Egypt is being run by the army and Tunisia is being run by a caretaker government. But in both cases, the emergent political solutions seem to be Islamic. In Tunisia, Rachid Ghannouchi has returned from England to reorganize his once-banned Islamist party, al-Nahda. In Egypt, the Muslim Brotherhood is gradually filling the political vacuum, though there had been doubts about its influence given its lack of a "charismatic leader."

Now, according to the article excerpted above, there is one: the famous Islamic scholar Yusuf al-Qaradawi. Qaradawi favors the death penalty for gay people and female baby-girl genital cutting. Nonetheless, he is considered one of Islam's top scholars and reaches some 40 million people a week through this Al Jazeera satellite television program.

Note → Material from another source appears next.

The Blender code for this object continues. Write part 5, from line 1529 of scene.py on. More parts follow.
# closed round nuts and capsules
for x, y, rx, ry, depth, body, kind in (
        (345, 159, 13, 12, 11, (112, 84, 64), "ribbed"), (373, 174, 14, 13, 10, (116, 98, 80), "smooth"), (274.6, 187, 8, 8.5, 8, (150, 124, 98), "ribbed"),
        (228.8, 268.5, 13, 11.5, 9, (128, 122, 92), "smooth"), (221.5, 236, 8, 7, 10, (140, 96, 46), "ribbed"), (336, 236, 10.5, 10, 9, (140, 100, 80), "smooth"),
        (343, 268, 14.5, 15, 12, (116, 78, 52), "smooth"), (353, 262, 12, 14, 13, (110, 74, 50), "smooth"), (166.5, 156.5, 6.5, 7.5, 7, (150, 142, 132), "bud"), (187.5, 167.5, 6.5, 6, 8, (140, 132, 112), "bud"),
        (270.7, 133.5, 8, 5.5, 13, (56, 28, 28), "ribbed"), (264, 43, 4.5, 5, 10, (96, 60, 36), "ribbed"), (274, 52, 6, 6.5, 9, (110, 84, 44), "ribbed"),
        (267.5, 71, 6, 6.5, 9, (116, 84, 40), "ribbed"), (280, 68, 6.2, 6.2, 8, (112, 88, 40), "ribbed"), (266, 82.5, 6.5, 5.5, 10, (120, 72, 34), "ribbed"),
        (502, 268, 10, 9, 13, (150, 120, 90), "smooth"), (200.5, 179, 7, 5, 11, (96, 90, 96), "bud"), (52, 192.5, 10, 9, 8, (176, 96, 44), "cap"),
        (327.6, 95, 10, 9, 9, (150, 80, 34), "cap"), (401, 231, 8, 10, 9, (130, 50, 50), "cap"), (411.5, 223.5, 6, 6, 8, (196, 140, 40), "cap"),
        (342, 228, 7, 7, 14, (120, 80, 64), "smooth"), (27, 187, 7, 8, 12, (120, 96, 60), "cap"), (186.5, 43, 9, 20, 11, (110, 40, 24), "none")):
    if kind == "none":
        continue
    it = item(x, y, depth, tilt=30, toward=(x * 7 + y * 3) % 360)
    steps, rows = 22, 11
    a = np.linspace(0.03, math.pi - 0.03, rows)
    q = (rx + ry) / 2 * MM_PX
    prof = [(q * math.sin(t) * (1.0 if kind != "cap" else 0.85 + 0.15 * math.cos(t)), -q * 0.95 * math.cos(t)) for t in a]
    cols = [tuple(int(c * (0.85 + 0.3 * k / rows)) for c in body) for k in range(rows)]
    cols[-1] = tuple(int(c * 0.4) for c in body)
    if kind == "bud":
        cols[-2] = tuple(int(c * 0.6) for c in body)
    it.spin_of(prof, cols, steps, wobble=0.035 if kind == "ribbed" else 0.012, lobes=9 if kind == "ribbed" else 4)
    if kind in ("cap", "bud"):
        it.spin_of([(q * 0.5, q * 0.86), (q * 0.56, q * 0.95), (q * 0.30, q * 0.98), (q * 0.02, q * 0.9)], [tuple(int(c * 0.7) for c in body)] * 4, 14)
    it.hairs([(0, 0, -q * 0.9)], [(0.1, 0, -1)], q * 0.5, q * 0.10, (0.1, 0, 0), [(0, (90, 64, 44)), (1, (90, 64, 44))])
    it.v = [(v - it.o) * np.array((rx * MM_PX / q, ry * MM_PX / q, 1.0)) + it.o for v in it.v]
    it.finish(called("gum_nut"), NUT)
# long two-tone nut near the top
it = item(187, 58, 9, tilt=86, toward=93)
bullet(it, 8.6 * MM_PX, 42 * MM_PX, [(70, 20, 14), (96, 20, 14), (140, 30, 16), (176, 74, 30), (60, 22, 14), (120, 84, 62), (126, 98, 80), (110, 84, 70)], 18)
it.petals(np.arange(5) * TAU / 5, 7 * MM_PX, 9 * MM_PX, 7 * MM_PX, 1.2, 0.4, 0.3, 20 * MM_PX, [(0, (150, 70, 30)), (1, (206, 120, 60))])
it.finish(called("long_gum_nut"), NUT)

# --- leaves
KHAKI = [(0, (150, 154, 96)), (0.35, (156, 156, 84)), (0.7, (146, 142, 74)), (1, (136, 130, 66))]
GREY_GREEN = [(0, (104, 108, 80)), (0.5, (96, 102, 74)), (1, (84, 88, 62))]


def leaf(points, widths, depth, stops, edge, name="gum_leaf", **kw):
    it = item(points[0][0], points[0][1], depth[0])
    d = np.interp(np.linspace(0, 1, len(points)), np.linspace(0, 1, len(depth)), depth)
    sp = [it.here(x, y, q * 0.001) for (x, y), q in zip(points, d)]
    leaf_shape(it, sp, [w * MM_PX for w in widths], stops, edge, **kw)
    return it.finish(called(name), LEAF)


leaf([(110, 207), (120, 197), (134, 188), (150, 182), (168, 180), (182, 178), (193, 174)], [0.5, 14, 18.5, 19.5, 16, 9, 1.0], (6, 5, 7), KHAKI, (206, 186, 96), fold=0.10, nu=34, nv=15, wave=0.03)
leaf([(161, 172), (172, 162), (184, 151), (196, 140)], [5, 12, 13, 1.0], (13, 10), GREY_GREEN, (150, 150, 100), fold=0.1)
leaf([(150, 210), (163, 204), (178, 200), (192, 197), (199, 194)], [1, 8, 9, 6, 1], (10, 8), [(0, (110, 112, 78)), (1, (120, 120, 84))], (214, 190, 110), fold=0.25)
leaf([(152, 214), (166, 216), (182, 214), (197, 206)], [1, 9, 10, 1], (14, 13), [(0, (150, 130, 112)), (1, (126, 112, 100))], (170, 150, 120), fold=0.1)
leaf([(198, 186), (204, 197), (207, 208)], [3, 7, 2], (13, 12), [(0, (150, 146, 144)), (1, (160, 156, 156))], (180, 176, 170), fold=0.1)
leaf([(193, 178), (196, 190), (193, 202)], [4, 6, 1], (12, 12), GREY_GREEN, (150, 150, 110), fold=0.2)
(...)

Like Gannouchi, Qaradawi has been in exile, only not in Britain. Qaradawi settled in Qatar, a tiny country that is one of the Anglosphere's closest allies in the Middle East. When the Bush Administration launched their initial attack against Iraq, Qatar provided a staging ground. And Qatar is where Al Jazeera was funded and hatched. Most believe Al Jazeera to be a "radical" Islamic news agency but Qatar's Emir was literally plopped on the throne by the Anglosphere and its money still funds the news network, which was populated initially by a group of BBC reporters out of Saudi Arabia.

In both of these cases then, we begin to see a pattern. The West tends to facilitate its enemies. France and Germany coddled Lenin and then sent him back to Russia with funding. Soon the White Russians were defeated and the march of Communism began. The West – especially New York banks and the Bush family (that Bush family) – funded Hitler's rise and invested heavily in Germany's pre-war economic miracle.

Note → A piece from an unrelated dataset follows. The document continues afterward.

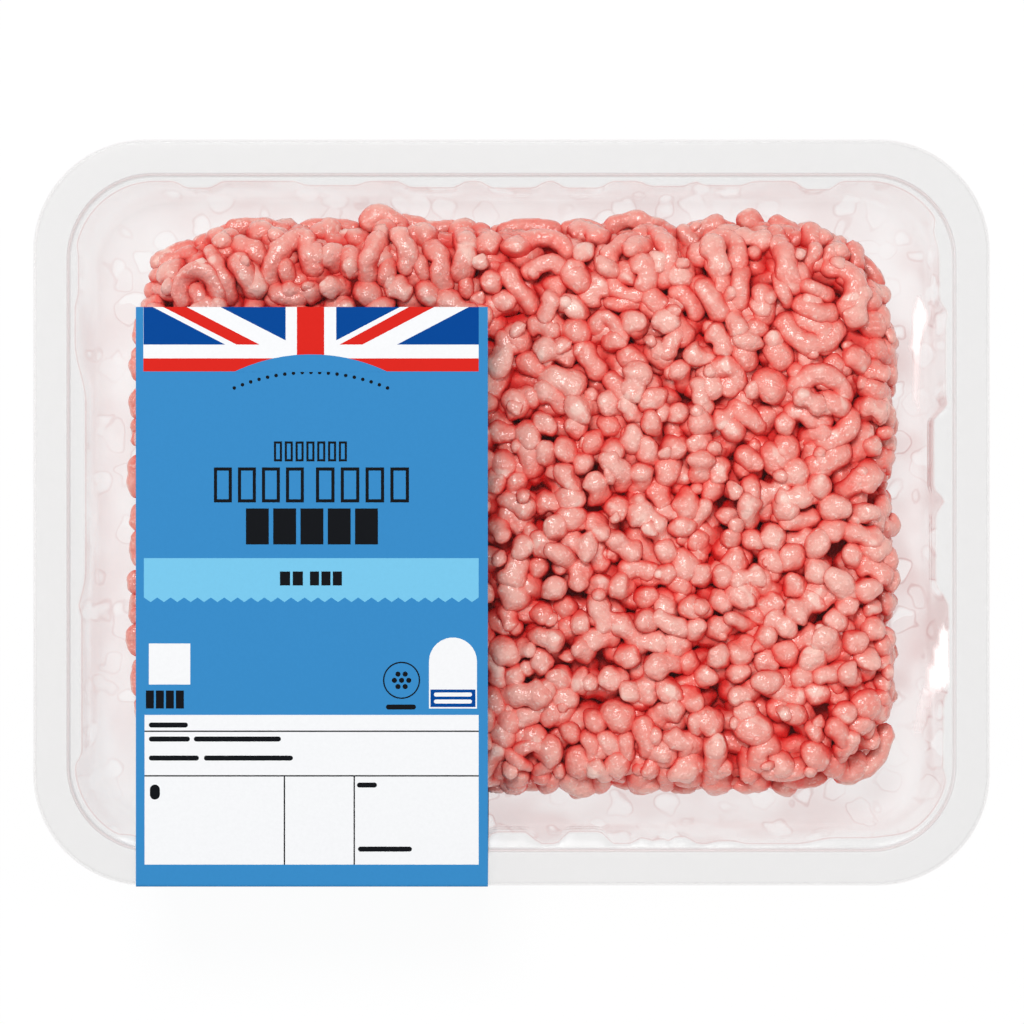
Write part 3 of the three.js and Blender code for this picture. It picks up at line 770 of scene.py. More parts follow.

Fast forward to the Iranian revolution. As we have pointed out many times, there is no doubt America under Jimmy Carter destabilized the secular regime of the Shah of Iran. And not much later, Ruhollah Khomeini, who had been stored in France (shades of Lenin), was flown back to Iran, complaining to reporters all the while about how much he disliked Iran and Iranians. Khomeini's father is reported to have been British intelligence.

https://www.thedailybell.com/1386/The-Rise-of-Iran

In our article, Western Elites Secretly Still Building Islam, we noted similar patterns that extended throughout the Middle East and Africa. We pointed out that in the Ivory Coast (Côte d'Ivoire), the West was supporting Alassane Ouattara, a Muslim over Laurent Gbagbo, a Christian. In Sudan, the West supported a referendum that has split the North from the South. Northern president Omar al-Bashir now plans a Sharia state. And of course during the War in Kosova, the West backed Albanian Muslims over Serbian Christians.

https://www.thedailybell.com/1691/Western-Elites-Secretly-Still-Building-Islam

In another recent article, we suggested that Western elites were setting up George Orwell's 1984, complete with an Islamic enemy and Asian enemy (China). "A ‘long war' of this sort [we wrote] could eventually resolve itself into the longed-for New World Order as these three regions propel their struggle into exhaustion. From chaos … order. We wouldn't have presented such a scenario earlier this year, but the apparent ambition of Western elites to create color revolutions all over the world has considerably expanded our sense of what they believe is possible – and reasons why they might promote such an ambitious undertaking."

https://www.thedailybell.com/1756/Elites-Set-Orwellian-War-Against-China-And-Islam

One of the virtues of the Internet is that it provides patterns if one knows where to look. There are Western patterns related to "grooming" Western opponents, and these are operative currently. America over the past two years has trained activist Egyptians for the kind of revolution that has just taken place. And the US State Dept. is sponsoring AYM to help "youth worldwide" learn more about using online tools to promote [an] extraordinary range of social movements and promote non-violent change." Even the Muslim Brotherhood is said to be highly penetrated by Western intel. The elite likes its wars, but likes it even better if both sides are controlled.

After Thoughts

Is the Anglosphere's preferred outcome one of Islamic regimes? The logic unfolds based on relationships and strategies that reveal themselves as events occur. In fact, Islam is a very strong religious force and there is not much to counteract it in any of these countries. Islamic republics, therefore, are easy to foresee. The shame is that there are varieties of Islam. Thanks to Saudi Arabia, the increasingly dominant brand of Islam is fundamentalist Wahhabism. Hey, how did that happen?